§ **Stated exercise**
Return the listing below in full, with every line exactly as it is.

[Start of Dataset excerpt]

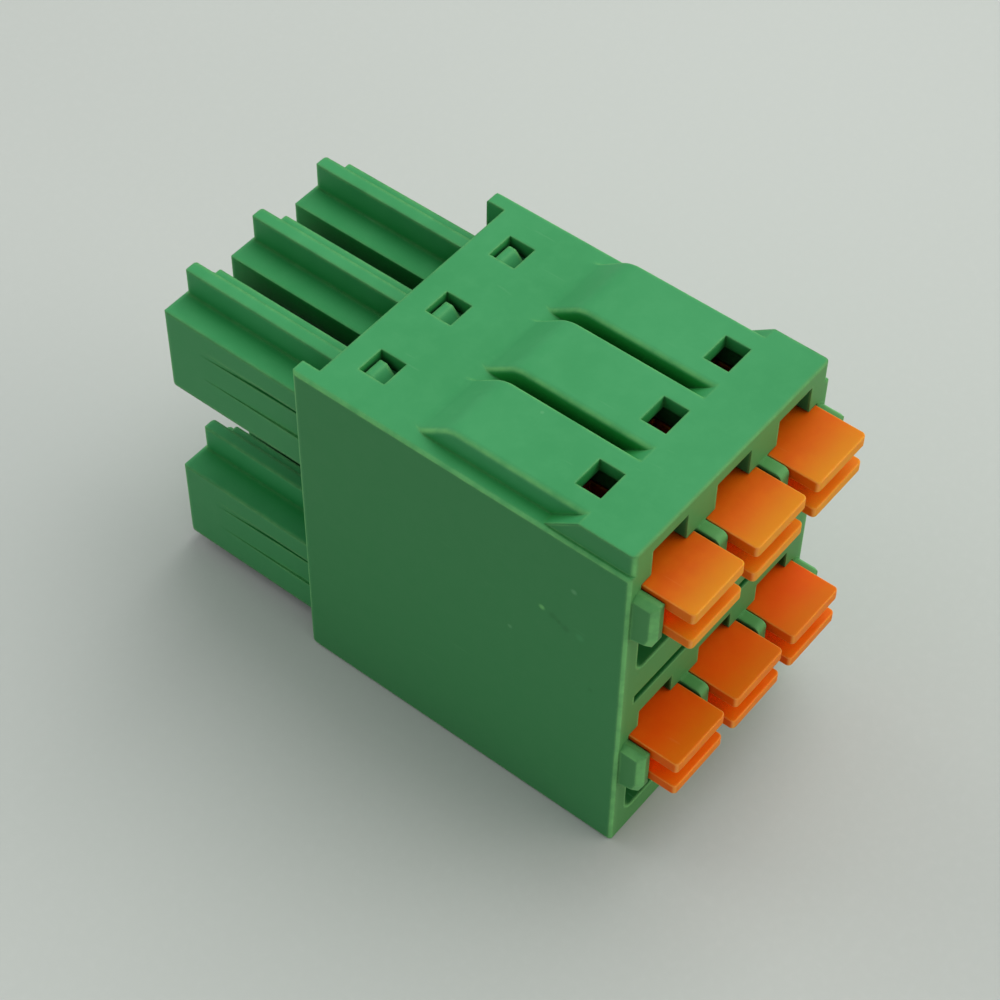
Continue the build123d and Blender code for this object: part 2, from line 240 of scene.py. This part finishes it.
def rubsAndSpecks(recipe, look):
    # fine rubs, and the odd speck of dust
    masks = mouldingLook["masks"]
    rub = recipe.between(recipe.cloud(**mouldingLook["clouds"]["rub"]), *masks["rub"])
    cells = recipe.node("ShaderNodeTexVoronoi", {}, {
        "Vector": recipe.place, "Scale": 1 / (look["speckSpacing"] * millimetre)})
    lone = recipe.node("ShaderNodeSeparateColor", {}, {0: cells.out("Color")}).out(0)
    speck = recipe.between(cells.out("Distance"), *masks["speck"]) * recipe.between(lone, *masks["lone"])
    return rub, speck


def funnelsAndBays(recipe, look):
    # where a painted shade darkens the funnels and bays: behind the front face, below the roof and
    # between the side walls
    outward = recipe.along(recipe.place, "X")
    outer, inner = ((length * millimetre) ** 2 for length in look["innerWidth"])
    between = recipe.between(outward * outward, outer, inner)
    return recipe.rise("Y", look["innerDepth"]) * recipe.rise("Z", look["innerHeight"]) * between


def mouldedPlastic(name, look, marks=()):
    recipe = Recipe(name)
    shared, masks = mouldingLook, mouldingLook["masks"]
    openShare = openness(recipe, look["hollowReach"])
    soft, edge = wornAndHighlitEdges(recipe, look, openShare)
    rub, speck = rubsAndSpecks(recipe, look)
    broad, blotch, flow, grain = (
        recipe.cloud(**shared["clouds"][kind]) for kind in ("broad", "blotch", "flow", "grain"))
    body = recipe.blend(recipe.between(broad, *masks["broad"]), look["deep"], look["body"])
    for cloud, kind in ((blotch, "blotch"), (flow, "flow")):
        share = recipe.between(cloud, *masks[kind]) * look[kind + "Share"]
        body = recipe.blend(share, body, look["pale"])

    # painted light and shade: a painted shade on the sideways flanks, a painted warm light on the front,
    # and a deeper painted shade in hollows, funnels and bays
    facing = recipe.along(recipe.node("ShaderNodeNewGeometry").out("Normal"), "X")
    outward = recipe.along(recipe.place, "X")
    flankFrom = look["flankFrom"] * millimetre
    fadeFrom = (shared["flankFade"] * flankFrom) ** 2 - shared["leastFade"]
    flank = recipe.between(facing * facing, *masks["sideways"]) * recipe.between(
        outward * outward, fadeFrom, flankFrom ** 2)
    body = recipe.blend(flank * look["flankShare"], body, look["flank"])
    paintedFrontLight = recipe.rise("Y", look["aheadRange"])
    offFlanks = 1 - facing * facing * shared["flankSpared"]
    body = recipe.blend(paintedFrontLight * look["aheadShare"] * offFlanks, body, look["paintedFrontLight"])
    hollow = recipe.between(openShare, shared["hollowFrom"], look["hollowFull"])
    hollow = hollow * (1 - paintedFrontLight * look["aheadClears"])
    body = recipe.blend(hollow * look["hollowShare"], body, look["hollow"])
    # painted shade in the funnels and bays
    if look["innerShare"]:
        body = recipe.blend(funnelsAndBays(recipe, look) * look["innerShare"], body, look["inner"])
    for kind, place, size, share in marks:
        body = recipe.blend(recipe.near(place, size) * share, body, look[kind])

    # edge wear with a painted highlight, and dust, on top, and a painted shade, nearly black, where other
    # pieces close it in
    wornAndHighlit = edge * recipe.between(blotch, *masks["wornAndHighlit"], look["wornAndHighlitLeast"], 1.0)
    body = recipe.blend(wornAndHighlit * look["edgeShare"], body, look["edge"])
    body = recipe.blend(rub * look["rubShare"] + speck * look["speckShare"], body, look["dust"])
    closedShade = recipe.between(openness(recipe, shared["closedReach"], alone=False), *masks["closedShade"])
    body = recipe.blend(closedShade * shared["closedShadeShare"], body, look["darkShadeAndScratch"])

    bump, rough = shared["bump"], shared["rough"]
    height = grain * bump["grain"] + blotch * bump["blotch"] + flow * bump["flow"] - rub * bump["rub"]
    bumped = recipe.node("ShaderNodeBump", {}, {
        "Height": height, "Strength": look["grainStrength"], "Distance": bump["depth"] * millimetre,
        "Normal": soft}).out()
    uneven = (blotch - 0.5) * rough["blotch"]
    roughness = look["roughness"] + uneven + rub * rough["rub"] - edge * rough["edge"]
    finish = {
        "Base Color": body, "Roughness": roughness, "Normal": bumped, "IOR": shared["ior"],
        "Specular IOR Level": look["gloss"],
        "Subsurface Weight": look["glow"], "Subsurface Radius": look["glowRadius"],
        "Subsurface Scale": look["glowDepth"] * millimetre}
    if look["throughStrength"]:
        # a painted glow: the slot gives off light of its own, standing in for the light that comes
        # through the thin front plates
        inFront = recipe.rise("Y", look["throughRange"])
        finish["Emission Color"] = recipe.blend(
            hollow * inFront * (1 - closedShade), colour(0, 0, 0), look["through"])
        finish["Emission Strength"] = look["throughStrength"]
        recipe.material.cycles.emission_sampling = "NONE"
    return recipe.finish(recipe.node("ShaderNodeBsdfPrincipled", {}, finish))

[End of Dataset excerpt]

§ **The answer**
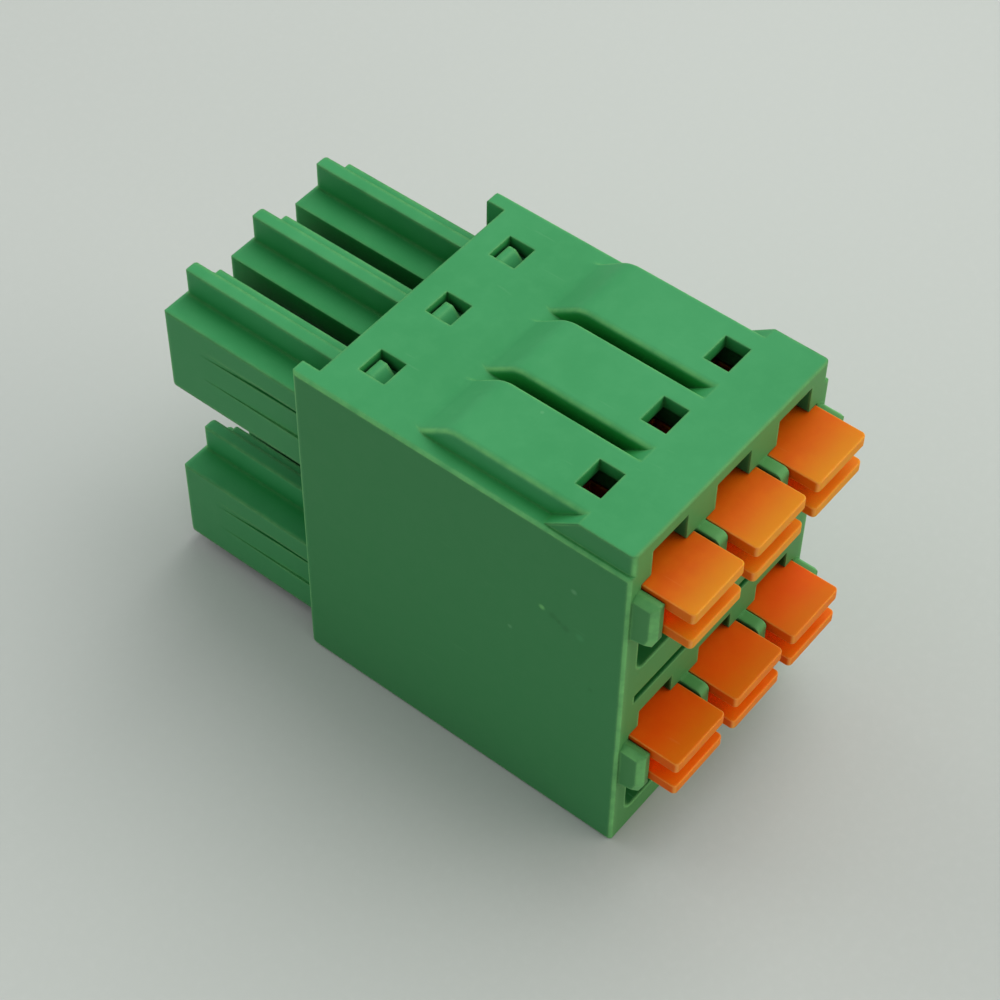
Continue the build123d and Blender code for this object: part 2, from line 240 of scene.py. This part finishes it.
def rubsAndSpecks(recipe, look):
    # fine rubs, and the odd speck of dust
    masks = mouldingLook["masks"]
    rub = recipe.between(recipe.cloud(**mouldingLook["clouds"]["rub"]), *masks["rub"])
    cells = recipe.node("ShaderNodeTexVoronoi", {}, {
        "Vector": recipe.place, "Scale": 1 / (look["speckSpacing"] * millimetre)})
    lone = recipe.node("ShaderNodeSeparateColor", {}, {0: cells.out("Color")}).out(0)
    speck = recipe.between(cells.out("Distance"), *masks["speck"]) * recipe.between(lone, *masks["lone"])
    return rub, speck


def funnelsAndBays(recipe, look):
    # where a painted shade darkens the funnels and bays: behind the front face, below the roof and
    # between the side walls
    outward = recipe.along(recipe.place, "X")
    outer, inner = ((length * millimetre) ** 2 for length in look["innerWidth"])
    between = recipe.between(outward * outward, outer, inner)
    return recipe.rise("Y", look["innerDepth"]) * recipe.rise("Z", look["innerHeight"]) * between


def mouldedPlastic(name, look, marks=()):
    recipe = Recipe(name)
    shared, masks = mouldingLook, mouldingLook["masks"]
    openShare = openness(recipe, look["hollowReach"])
    soft, edge = wornAndHighlitEdges(recipe, look, openShare)
    rub, speck = rubsAndSpecks(recipe, look)
    broad, blotch, flow, grain = (
        recipe.cloud(**shared["clouds"][kind]) for kind in ("broad", "blotch", "flow", "grain"))
    body = recipe.blend(recipe.between(broad, *masks["broad"]), look["deep"], look["body"])
    for cloud, kind in ((blotch, "blotch"), (flow, "flow")):
        share = recipe.between(cloud, *masks[kind]) * look[kind + "Share"]
        body = recipe.blend(share, body, look["pale"])

    # painted light and shade: a painted shade on the sideways flanks, a painted warm light on the front,
    # and a deeper painted shade in hollows, funnels and bays
    facing = recipe.along(recipe.node("ShaderNodeNewGeometry").out("Normal"), "X")
    outward = recipe.along(recipe.place, "X")
    flankFrom = look["flankFrom"] * millimetre
    fadeFrom = (shared["flankFade"] * flankFrom) ** 2 - shared["leastFade"]
    flank = recipe.between(facing * facing, *masks["sideways"]) * recipe.between(
        outward * outward, fadeFrom, flankFrom ** 2)
    body = recipe.blend(flank * look["flankShare"], body, look["flank"])
    paintedFrontLight = recipe.rise("Y", look["aheadRange"])
    offFlanks = 1 - facing * facing * shared["flankSpared"]
    body = recipe.blend(paintedFrontLight * look["aheadShare"] * offFlanks, body, look["paintedFrontLight"])
    hollow = recipe.between(openShare, shared["hollowFrom"], look["hollowFull"])
    hollow = hollow * (1 - paintedFrontLight * look["aheadClears"])
    body = recipe.blend(hollow * look["hollowShare"], body, look["hollow"])
    # painted shade in the funnels and bays
    if look["innerShare"]:
        body = recipe.blend(funnelsAndBays(recipe, look) * look["innerShare"], body, look["inner"])
    for kind, place, size, share in marks:
        body = recipe.blend(recipe.near(place, size) * share, body, look[kind])

    # edge wear with a painted highlight, and dust, on top, and a painted shade, nearly black, where other
    # pieces close it in
    wornAndHighlit = edge * recipe.between(blotch, *masks["wornAndHighlit"], look["wornAndHighlitLeast"], 1.0)
    body = recipe.blend(wornAndHighlit * look["edgeShare"], body, look["edge"])
    body = recipe.blend(rub * look["rubShare"] + speck * look["speckShare"], body, look["dust"])
    closedShade = recipe.between(openness(recipe, shared["closedReach"], alone=False), *masks["closedShade"])
    body = recipe.blend(closedShade * shared["closedShadeShare"], body, look["darkShadeAndScratch"])

    bump, rough = shared["bump"], shared["rough"]
    height = grain * bump["grain"] + blotch * bump["blotch"] + flow * bump["flow"] - rub * bump["rub"]
    bumped = recipe.node("ShaderNodeBump", {}, {
        "Height": height, "Strength": look["grainStrength"], "Distance": bump["depth"] * millimetre,
        "Normal": soft}).out()
    uneven = (blotch - 0.5) * rough["blotch"]
    roughness = look["roughness"] + uneven + rub * rough["rub"] - edge * rough["edge"]
    finish = {
        "Base Color": body, "Roughness": roughness, "Normal": bumped, "IOR": shared["ior"],
        "Specular IOR Level": look["gloss"],
        "Subsurface Weight": look["glow"], "Subsurface Radius": look["glowRadius"],
        "Subsurface Scale": look["glowDepth"] * millimetre}
    if look["throughStrength"]:
        # a painted glow: the slot gives off light of its own, standing in for the light that comes
        # through the thin front plates
        inFront = recipe.rise("Y", look["throughRange"])
        finish["Emission Color"] = recipe.blend(
            hollow * inFront * (1 - closedShade), colour(0, 0, 0), look["through"])
        finish["Emission Strength"] = look["throughStrength"]
        recipe.material.cycles.emission_sampling = "NONE"
    return recipe.finish(recipe.node("ShaderNodeBsdfPrincipled", {}, finish))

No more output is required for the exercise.